Security and data protection
Cybersecurity for the hybrid workforce will be central to most companies’ IT strategy in the coming years as CTOs look to improve network architecture, cloud and videoconferencing technology. There will also be a focus on business continuity going forward, enabling companies to seamlessly and safely switch between various ways of working.
And, as data is one of the most important assets of a company, protecting it becomes even more important when the workforce is split between corporate offices and remote home offices.
Making sure employees use good quality and secure Wi-Fi connections is a good starting point. This is also essential for contact center workers in order to ensure the quality of the calls and that the sound is clear and uninterrupted.
Providing staff with enterprise grade laptops, and ensuring they are using safe and secure applications – rather than turning to consumer tools – will also be a key consideration going forward.
Meanwhile, training existing and new staff on best practices is the best way to make sure that the core IT networks aren’t exposed to threats and that organizations don’t experience loss of data due to negligence or user naivety.
Aside from protecting company offices, CTOs will have to learn to do the same for hundreds (or perhaps thousands) of “home offices” when hybrid working is in place. Therefore, business leaders should have in mind that however secure we believe our home environments to be, they were never designed to ensure the availability and protection of sensitive data.
Losing customer or corporate data is more than an inconvenience, it can have a dramatic impact on reputation and competitiveness. Securing the connection, protecting the end-points and encrypting application data is, therefore, every bit as important in the home as it is in the office.
Giving staff the right tools
Most business leaders have now seen the potential benefits of staff working from home. However, there are hidden factors that undermine an employee’s ability to effectively work remotely. Whether it’s working from a small screen laptop, extraneous noise, or competing for the internet bandwidth with family members, there are a number of potential challenges to overcome.

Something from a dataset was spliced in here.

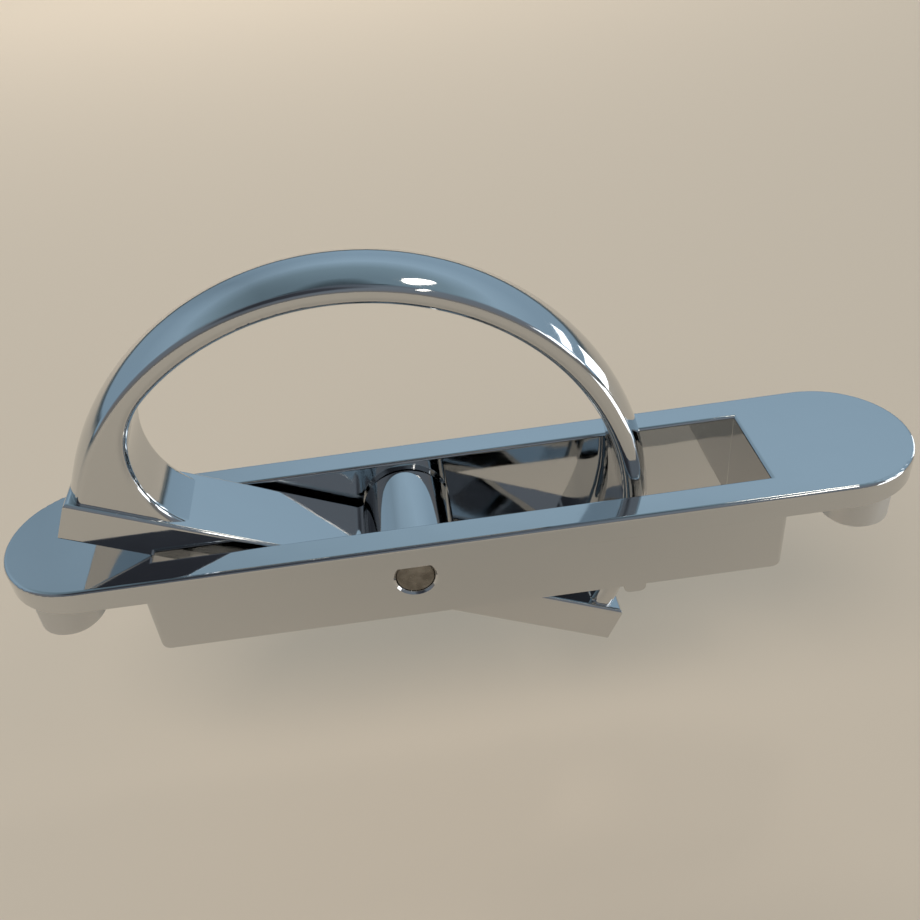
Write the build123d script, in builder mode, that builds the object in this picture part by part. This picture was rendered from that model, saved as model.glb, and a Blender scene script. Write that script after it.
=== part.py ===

CTOs should therefore consider whether staff have enterprise level equipment, such as headsets, printers, or collaboration tools. If not, they should take steps to ensure their workers have the right equipment to be as productive as possible. The aim should be to provide staff with the same level of tools and protection, regardless of location.
Businesses should also consider leveraging secure SD-WAN connectivity, so that business traffic can be prioritized over a network, ensuring that staff have enough bandwidth to complete tasks at hand.
Throughout 2021 and beyond, hybrid working will remain prevalent, so companies are having to adapt accordingly and update their working practices to reflect this. Despite the economic downturn, there are plenty of opportunities for businesses to thrive if they provide the right equipment, technology and support for staff, so that they can become a more productive and motivated workforce in the long run.
2020 was simply about getting the remote worker working, 2021 will be about industrializing the hybrid workforce.